Achieving universal broadband by equipping every American with the transformative power of digital tools, social networks and online platforms would be a milestone accomplishment, but simply appropriating funding does not guarantee success, and with a decreased amount of funding, expenditures must be judiciously planned. As lawmakers sift through a myriad of ideas on how the funds should be spent, ensuring the best use of taxpayer funds and carving the most efficient path toward universal connectivity should be top priorities.
Here are three guiding principles for allocation of federal dollars to close the digital divide.
Don’t miss the forest for the fiber: America’s broadband infrastructure investment should be based on technology-neutral criteria, allowing for a combination of solutions that are adapted to local needs and can be rapidly and cost-effectively deployed. With limited funds to tackle all three parts of the digital divide — deployment, affordability and adoption — ensuring the most efficient use of funds is critical. For deployment, while policymakers may reasonably favor the use of fiber optics where feasible, they should resist the urge to foreclose other next best solutions, especially in those hardest-to-serve areas where, even with government subsidies, it may be uneconomical to lay miles and miles of fiber to serve a single household.

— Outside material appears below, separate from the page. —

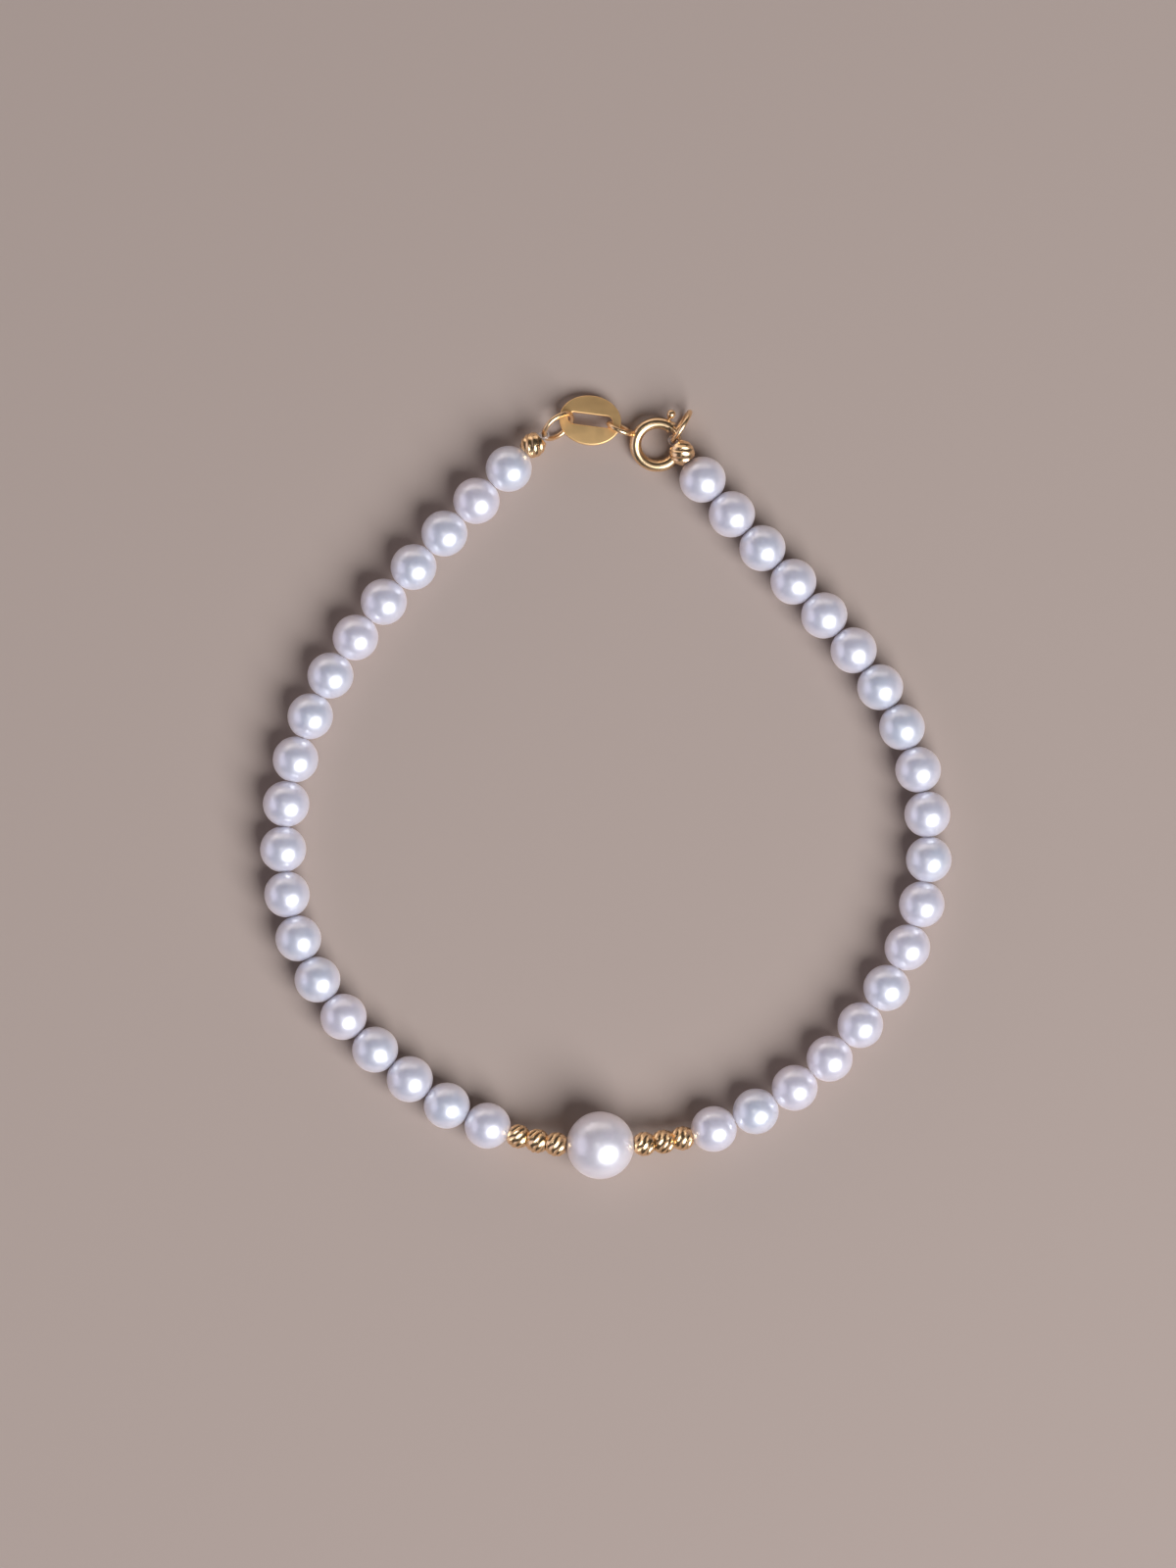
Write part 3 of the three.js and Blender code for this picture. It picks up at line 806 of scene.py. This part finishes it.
for vert in plate.verts:
    vert.co.z -= PLATE_CROWN * (vert.co.y / (PLATE_WIDTH / 2)) ** 2 - PLATE_CROWN / 2

SATIN_GOLD = gold(
    "satin gold",
    colour=(1.0, 0.67, 0.315, 1.0),
    polish=0.46,
    dull=0.14,
    scratch_scale=5200.0,
    relief=0.9,
)

plate_place = (
    Matrix.Translation(middle("oval_plate"))
    @ Matrix.Rotation(PLATE_HEADING, 4, "Z")
    @ Matrix.Rotation(PLATE_TILT, 4, "X")
)
finish_piece(
    "slotted_oval_plate",
    plate,
    SATIN_GOLD,
    "bracelet",
    ["oval_plate"],
    plate_place,
)


# Wire rings. Two rings of round gold wire, bent round and soldered shut. One leans through the
# slot of the plate and carries the string. The other stands on edge round the bolt, at the
# string's other end, and is what the clasp lets go.

RING_RADIUS = 1.525 * MM
RING_WIRE = 0.45 * MM

# The heading of each ring's level diameter, and its lean from the table.
RINGS = {
    "plate_ring": (math.radians(40), math.radians(63)),
    "catch_ring": (math.radians(239), math.radians(85)),
}


def ring_frame(node):
    """A leaning ring's own axes: its level diameter, the way it rises, and its axis."""
    heading, lean = RINGS[node]
    along = Vector((math.cos(heading), math.sin(heading), 0))
    level = Vector((-math.sin(heading), math.cos(heading), 0))
    rise = level * math.cos(lean) + Vector((0, 0, math.sin(lean)))
    return along, rise, along.cross(rise)


for node in RINGS:
    ring = bmesh.new()
    bent_tube(ring, RING_RADIUS, RING_WIRE / 2, 0, 2 * math.pi, steps=96, points=24)
    turn_outwards(ring)
    axes = Matrix(ring_frame(node)).transposed().to_4x4()
    finish_piece(
        "wire_" + node,
        ring,
        POLISHED_GOLD,
        "bracelet",
        [node],
        Matrix.Translation(middle(node)) @ axes,
    )


# Thread. One clear nylon line through every bead. At each end it goes round a wire ring and
# back into the end bead, where it is knotted out of sight.

THREAD_DIAMETER = 0.25 * MM
THREAD_HOLD = math.radians(16)
THREAD_ROOM = 0.03 * MM
EYE_POINTS = 9
EYE_FROM = math.radians(20)
EYE_TURN = math.radians(320)
STRANDS_APART = 0.62 * THREAD_DIAMETER


def thread_eye(bead, ring, side):
    """The points of the line from an end bead, round the wire of a ring and back."""
    along, rise, facing = ring_frame(ring)
    outward = along * (side * math.cos(THREAD_HOLD)) + rise * math.sin(THREAD_HOLD)
    wire = middle(ring) + outward * RING_RADIUS
    wire_way = outward.cross(facing)
    inside = middle(bead)
    towards = (wire - inside).normalized()
    mouth = inside + towards * END_BEAD_LENGTH * 0.5
    away = mouth - wire
    away -= wire_way * away.dot(wire_way)
    away.normalize()
    across = wire_way.cross(away)
    reach = (RING_WIRE + THREAD_DIAMETER) / 2 + THREAD_ROOM
    aside = across * STRANDS_APART
    points = [inside + aside / 2, mouth + aside]
    for step in range(1, EYE_POINTS - 1):
        turn = EYE_FROM + EYE_TURN * step / (EYE_POINTS - 1)
        points.append(wire + away * math.cos(turn) * reach + across * math.sin(turn) * reach)
    return points + [mouth - aside, inside - aside / 2]


line = bpy.data.curves.new("nylon line", "CURVE")
line.dimensions = "3D"
line.bevel_depth = THREAD_DIAMETER / 2
line.bevel_resolution = 3
line.resolution_u = 6
line.use_fill_caps = True
runs = [
    [middle(node) for node in STRING],
    thread_eye("end_bead_plate_side", "plate_ring", -1),
    thread_eye("end_bead_catch_side", "catch_ring", 1),
]
for points in runs:
    run = line.splines.new("NURBS")
    run.points.add(len(points) - 1)
    for point, place in zip(run.points, points):
        point.co = (*place, 1)
    run.use_endpoint_u = True
    run.order_u = 3
CLEAR_NYLON = bpy.data.materials.new("clear nylon")
CLEAR_NYLON.use_nodes = True
nylon_nodes, nylon_links = CLEAR_NYLON.node_tree.nodes, CLEAR_NYLON.node_tree.links
nylon = nylon_nodes["Principled BSDF"]
nylon.inputs["Base Color"].default_value = (0.93, 0.95, 0.97, 1.0)
nylon.inputs["Transmission Weight"].default_value = 0.85
nylon.inputs["IOR"].default_value = 1.53
nylon_place = nylon_nodes.new("ShaderNodeTexCoord")
drawn = nylon_nodes.new("ShaderNodeTexNoise")
drawn.inputs["Scale"].default_value = 4000.0
nylon_links.new(nylon_place.outputs["Object"], drawn.inputs["Vector"])
drawn_range = nylon_nodes.new("ShaderNodeMapRange")
drawn_range.inputs["To Min"].default_value = 0.08
drawn_range.inputs["To Max"].default_value = 0.22
nylon_links.new(drawn.outputs["Fac"], drawn_range.inputs["Value"])
nylon_links.new(drawn_range.outputs["Result"], nylon.inputs["Roughness"])
line.materials.append(CLEAR_NYLON)
thread = bpy.data.objects.new("nylon_thread", line)
bpy.context.scene.collection.objects.link(thread)
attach(thread, "bracelet")
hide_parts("thread")


# The table, light and camera. A plain pale floor, one soft light on the right in front, weak wide
# ones on the left and behind, one small ceiling lamp, and a long lens looking straight down.

FLOOR_SIZE = 3.0
floor_shape = bmesh.new()
bmesh.ops.create_grid(floor_shape, x_segments=1, y_segments=1, size=FLOOR_SIZE / 2)
floor_mesh = bpy.data.meshes.new("floor")
floor_shape.to_mesh(floor_mesh)
floor_shape.free()
PALE_FLOOR = bpy.data.materials.new("pale floor")
PALE_FLOOR.use_nodes = True
floor_shader = PALE_FLOOR.node_tree.nodes["Principled BSDF"]
floor_shader.inputs["Base Color"].default_value = (0.425, 0.337, 0.294, 1.0)
floor_shader.inputs["Roughness"].default_value = 0.9
floor_mesh.materials.append(PALE_FLOOR)
floor = bpy.data.objects.new("floor", floor_mesh)
bpy.context.scene.collection.objects.link(floor)


def soft_light(name, place, size, power, colour):
    """A soft lamp of a given width and height that faces the middle of the bracelet."""
    lamp = bpy.data.lights.new(name, "AREA")
    lamp.shape = "ELLIPSE"
    lamp.size, lamp.size_y = size
    lamp.energy = power
    lamp.color = colour
    holder = bpy.data.objects.new(name, lamp)
    holder.location = place
    holder.rotation_euler = (-Vector(place)).to_track_quat("-Z", "Y").to_euler()
    bpy.context.scene.collection.objects.link(holder)


soft_light("window light", (0.48, -0.57, 0.79), (0.9, 0.9), 15.7, (0.97, 1.0, 1.05))
soft_light("left fill light", (-1.15, -0.05, 0.42), (1.2, 0.9), 2.5, (0.87, 0.83, 1.0))
soft_light("back fill light", (-0.1, 1.18, 0.36), (2.2, 0.6), 3.0, (1.0, 0.89, 0.82))
soft_light("low corner light", (-0.85, 0.85, 0.2), (1.6, 0.45), 1.35, (1.0, 0.93, 0.93))
soft_light("small ceiling light", (-0.11, -0.015, 0.8), (0.04, 0.04), 0.16, (1.0, 1.0, 1.0))

room = bpy.data.worlds.new("room")
room.use_nodes = True
room.node_tree.nodes["Background"].inputs["Color"].default_value = (0.95, 0.92, 1.0, 1.0)
room.node_tree.nodes["Background"].inputs["Strength"].default_value = 0.02
bpy.context.scene.world = room
bpy.context.scene.view_settings.view_transform = "Standard"

PHOTO_WIDTH = 1200
PHOTO_HEIGHT = 1600
PIXELS_PER_MM = 11.3
OBJECT_AT_PIXEL = (619, 801.1)
CAMERA_ROLL = math.radians(0.25)
CAMERA_HEIGHT = 0.9
SENSOR = 36.0

camera_data = bpy.data.cameras.new("camera")
camera_data.sensor_fit = "AUTO"
camera_data.sensor_width = SENSOR
camera_data.lens = SENSOR * CAMERA_HEIGHT / (PHOTO_HEIGHT / PIXELS_PER_MM * MM)
camera_data.clip_start = 0.01
camera = bpy.data.objects.new("camera", camera_data)
camera.location = (
    (PHOTO_WIDTH / 2 - OBJECT_AT_PIXEL[0]) / PIXELS_PER_MM * MM,
    (OBJECT_AT_PIXEL[1] - PHOTO_HEIGHT / 2) / PIXELS_PER_MM * MM,
    CAMERA_HEIGHT + PEARL_DIAMETER / 2,
)
camera.rotation_euler.z = CAMERA_ROLL
bpy.context.scene.collection.objects.link(camera)
bpy.context.scene.camera = camera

To get infrastructure legislation passed, now’s the time to make practical funding allocation decisions to ensure that the gap between digital haves and have-nots can be closed with the federal dollars made available. Fiber costs $20,000 per mile, by some estimates, and connecting every home with fiber in rural, mountainous and sparsely populated locations would prove prohibitively expensive.
In short, fiber should be deployed when reasonable, based on geography and population density. It may not make sense, for example, to bring fiber to Supai, Arizona, which can only be reached by foot, pack animal or helicopter. In some cases, subsidizing satellite internet services could prove more cost effective than reaching every end point with fiber.
Use market mechanisms to maximize broadband deployment: Federally funded broadband deployment should be structured in a market-sensitive way. Over the past decade, the Federal Communications Commission has developed a competitive funding allocation process, via reverse auctions, to ensure broadband projects produce the greatest benefit for the dollars expended. The auctions maximize efficiency as bidders compete against one another to offer the lowest price at which they are willing to provide their services.
It would make sense to hold a series of auctions, rather than a single auction, to benefit from lessons learned from previous bidding rounds. Additionally, holding multiple auctions would help ensure that unserved communities don’t fall through the cracks, in the event that there is no round-one bidder for certain areas.
The more bidders the merrier: In order to encourage a highly competitive market, all qualified, proven and capable bidders should be welcomed into the process. Strong guardrails should be put in place to ensure entities seeking to bid have the resources required to deliver on their promises. Once these standards are met, the more bidders the better.
No priority or favoritism should be given to any category of bidder based on for-profit or not-for-profit status. The goal is to get the job done, and it’s in Americans’ interest that the entities best suited to build and operate broadband networks be trusted with taxpayer dollars.
The digital divide has been a problem for the past quarter-century. Closing the gap is now a national priority, and bipartisan support for a solution has never been stronger. With the appropriation of federal dollars for broadband now likely, a well-considered allocation plan along these lines is the next essential step.
Rick Boucher was a Democratic member of the U.S. House from Virginia for 28 years and chaired the House Energy and Commerce Committee’s Subcommittee on Communications and the Internet. He is honorary chairman of the Internet Innovation Alliance (IIA).